GIVEN MATERIAL -

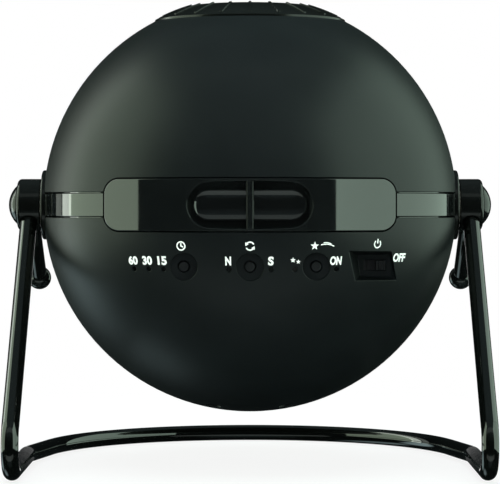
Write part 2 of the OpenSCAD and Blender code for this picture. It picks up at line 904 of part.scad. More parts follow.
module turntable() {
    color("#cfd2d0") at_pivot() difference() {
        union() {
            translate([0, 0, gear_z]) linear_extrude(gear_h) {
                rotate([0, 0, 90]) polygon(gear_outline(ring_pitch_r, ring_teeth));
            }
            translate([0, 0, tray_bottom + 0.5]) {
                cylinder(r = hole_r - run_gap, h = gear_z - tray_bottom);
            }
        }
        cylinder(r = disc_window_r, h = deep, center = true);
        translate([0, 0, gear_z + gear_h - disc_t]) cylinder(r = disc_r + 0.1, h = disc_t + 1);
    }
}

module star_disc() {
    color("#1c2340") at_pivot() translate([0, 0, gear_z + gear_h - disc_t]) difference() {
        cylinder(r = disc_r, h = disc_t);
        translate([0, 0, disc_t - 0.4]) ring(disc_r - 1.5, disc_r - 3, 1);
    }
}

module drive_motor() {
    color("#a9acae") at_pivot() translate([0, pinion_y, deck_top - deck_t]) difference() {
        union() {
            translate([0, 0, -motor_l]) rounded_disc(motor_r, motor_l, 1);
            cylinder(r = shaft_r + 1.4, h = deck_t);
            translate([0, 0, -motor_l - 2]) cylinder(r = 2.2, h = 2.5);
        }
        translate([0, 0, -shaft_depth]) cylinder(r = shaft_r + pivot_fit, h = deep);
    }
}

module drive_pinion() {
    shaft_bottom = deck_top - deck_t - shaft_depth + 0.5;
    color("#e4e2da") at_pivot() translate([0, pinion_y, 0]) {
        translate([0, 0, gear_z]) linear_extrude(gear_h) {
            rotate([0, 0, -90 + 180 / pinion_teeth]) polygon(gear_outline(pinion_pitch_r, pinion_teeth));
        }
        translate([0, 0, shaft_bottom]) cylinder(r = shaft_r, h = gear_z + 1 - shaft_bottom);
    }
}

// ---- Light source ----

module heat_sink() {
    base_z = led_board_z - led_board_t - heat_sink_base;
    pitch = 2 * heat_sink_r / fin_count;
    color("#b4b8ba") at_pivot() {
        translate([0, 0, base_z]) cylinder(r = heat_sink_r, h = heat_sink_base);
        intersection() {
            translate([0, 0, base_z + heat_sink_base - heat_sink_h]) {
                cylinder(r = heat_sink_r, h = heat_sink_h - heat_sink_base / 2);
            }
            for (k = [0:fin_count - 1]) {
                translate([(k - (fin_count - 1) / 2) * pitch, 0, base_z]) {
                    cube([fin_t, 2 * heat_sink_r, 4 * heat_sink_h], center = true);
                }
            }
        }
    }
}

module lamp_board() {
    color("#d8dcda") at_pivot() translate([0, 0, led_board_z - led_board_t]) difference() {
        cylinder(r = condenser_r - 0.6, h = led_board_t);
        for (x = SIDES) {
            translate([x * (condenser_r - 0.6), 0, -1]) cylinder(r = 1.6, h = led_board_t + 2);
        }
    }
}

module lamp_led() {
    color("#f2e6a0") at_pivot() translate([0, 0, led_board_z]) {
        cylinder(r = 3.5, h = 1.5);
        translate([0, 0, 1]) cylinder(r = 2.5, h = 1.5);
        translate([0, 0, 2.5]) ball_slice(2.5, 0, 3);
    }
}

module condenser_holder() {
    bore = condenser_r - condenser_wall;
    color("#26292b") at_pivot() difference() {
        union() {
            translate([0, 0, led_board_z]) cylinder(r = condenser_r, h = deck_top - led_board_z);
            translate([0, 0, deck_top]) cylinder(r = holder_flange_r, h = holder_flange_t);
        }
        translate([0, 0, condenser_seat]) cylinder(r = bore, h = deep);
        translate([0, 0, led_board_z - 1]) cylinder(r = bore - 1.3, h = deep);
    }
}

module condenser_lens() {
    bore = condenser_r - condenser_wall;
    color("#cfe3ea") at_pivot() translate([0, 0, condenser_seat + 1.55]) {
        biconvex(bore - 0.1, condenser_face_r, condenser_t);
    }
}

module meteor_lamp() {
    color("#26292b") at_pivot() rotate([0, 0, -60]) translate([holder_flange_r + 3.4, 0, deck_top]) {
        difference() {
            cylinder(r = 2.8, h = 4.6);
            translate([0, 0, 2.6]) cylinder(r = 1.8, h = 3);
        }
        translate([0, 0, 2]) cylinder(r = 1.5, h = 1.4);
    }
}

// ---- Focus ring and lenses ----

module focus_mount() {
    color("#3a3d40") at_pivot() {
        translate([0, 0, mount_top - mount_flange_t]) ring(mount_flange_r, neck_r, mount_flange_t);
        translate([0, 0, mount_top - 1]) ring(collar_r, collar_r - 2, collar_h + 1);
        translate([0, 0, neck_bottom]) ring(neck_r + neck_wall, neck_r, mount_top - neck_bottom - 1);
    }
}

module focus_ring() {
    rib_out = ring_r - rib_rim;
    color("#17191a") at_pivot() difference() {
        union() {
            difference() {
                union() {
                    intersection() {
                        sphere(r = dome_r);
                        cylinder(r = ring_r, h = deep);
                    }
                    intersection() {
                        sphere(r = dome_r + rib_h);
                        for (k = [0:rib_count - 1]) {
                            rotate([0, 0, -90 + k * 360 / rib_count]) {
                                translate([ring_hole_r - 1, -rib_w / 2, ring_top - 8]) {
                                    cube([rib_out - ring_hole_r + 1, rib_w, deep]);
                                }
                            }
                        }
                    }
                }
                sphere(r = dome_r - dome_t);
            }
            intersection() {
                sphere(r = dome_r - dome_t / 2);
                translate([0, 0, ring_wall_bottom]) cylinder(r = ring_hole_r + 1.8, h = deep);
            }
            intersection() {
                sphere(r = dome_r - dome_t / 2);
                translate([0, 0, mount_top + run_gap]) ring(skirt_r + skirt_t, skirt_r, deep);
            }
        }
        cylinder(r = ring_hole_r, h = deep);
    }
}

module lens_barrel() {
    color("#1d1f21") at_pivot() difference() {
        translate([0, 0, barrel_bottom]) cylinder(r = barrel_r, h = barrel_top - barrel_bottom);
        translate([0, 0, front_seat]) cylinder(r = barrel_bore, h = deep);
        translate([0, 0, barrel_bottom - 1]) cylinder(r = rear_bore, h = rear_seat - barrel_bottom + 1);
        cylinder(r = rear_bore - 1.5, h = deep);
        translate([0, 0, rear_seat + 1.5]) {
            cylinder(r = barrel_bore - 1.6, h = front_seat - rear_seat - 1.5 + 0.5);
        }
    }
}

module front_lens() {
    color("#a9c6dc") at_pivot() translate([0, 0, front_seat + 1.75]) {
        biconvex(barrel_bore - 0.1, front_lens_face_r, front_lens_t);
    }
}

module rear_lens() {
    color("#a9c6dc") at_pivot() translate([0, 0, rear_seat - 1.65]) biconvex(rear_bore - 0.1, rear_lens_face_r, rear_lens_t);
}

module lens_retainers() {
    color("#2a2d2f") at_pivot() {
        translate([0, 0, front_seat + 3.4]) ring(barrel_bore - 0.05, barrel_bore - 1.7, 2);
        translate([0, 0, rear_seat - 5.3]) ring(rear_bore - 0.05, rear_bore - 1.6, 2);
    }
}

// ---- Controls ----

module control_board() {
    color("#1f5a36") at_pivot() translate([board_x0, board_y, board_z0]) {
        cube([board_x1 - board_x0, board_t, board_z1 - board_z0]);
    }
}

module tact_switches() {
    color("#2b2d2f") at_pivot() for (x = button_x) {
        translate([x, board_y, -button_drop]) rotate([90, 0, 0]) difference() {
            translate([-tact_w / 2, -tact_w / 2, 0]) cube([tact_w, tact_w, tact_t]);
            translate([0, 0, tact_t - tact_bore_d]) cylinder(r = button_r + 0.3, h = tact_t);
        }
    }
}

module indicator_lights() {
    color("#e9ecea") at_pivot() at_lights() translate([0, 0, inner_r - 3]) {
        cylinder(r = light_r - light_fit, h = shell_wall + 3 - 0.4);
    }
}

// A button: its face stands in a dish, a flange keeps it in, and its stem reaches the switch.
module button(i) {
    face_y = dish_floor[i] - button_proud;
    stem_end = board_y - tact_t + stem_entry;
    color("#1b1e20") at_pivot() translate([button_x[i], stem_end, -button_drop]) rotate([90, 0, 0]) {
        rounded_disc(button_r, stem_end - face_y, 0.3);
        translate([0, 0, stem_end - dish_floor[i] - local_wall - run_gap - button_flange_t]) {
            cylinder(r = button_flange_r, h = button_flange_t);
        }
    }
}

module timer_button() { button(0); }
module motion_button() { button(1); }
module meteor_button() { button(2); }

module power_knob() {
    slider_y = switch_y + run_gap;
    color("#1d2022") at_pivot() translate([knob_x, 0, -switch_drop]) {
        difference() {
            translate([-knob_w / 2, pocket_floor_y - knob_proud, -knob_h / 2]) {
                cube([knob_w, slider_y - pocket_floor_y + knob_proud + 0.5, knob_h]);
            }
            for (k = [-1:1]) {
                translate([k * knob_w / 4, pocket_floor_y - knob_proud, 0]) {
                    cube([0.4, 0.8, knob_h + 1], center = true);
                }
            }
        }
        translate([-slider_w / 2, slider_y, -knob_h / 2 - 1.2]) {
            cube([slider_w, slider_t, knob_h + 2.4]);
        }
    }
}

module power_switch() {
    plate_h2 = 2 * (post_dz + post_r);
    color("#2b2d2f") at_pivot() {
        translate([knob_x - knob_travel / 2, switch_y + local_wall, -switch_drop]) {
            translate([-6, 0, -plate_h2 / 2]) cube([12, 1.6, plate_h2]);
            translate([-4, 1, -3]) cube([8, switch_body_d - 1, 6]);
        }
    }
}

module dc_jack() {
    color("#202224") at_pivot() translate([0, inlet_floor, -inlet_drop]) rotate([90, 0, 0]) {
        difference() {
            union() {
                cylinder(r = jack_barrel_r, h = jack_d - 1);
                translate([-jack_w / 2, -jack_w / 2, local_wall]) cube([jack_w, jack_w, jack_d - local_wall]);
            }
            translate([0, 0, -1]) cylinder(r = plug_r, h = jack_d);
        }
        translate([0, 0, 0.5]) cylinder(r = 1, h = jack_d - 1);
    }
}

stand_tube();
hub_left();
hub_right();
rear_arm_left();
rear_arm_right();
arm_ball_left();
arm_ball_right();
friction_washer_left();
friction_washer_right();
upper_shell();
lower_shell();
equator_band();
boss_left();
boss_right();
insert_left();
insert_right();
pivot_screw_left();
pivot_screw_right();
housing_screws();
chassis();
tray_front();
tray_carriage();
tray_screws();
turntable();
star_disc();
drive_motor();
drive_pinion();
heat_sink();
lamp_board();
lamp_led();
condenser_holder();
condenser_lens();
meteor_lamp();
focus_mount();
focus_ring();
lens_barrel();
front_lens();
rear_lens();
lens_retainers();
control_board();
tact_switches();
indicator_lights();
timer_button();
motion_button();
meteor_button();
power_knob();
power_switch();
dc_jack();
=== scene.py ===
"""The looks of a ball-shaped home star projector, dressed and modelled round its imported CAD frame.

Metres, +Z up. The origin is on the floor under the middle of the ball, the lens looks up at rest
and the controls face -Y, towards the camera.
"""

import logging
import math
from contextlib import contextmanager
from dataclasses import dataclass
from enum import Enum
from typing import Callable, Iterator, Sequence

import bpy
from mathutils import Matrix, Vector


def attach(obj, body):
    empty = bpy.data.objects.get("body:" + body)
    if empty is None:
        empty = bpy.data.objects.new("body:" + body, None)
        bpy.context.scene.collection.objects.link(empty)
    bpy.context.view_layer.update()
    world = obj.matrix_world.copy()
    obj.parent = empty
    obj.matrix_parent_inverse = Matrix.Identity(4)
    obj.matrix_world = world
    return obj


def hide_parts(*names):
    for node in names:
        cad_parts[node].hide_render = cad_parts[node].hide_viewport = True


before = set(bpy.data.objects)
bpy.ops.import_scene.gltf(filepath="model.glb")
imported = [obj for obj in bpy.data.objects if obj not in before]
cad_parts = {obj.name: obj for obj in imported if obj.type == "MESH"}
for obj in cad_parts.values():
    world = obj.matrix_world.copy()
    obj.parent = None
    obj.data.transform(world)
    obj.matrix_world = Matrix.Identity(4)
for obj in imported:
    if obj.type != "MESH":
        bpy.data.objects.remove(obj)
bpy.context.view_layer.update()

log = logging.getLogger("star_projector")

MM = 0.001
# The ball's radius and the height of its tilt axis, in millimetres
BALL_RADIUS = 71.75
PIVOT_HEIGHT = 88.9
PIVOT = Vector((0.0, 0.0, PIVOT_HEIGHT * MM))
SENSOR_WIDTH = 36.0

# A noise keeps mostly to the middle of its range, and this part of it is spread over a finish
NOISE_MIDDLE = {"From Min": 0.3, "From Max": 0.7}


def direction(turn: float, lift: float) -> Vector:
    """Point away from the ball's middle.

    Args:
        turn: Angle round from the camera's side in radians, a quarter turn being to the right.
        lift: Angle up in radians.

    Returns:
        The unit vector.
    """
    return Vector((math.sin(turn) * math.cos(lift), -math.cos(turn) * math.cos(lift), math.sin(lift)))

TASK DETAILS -
Check each line above for the string "imported" and show the ones that have it.

TASK OUTPUT -
"""The looks of a ball-shaped home star projector, dressed and modelled round its imported CAD frame.
imported = [obj for obj in bpy.data.objects if obj not in before]
cad_parts = {obj.name: obj for obj in imported if obj.type == "MESH"}
for obj in imported:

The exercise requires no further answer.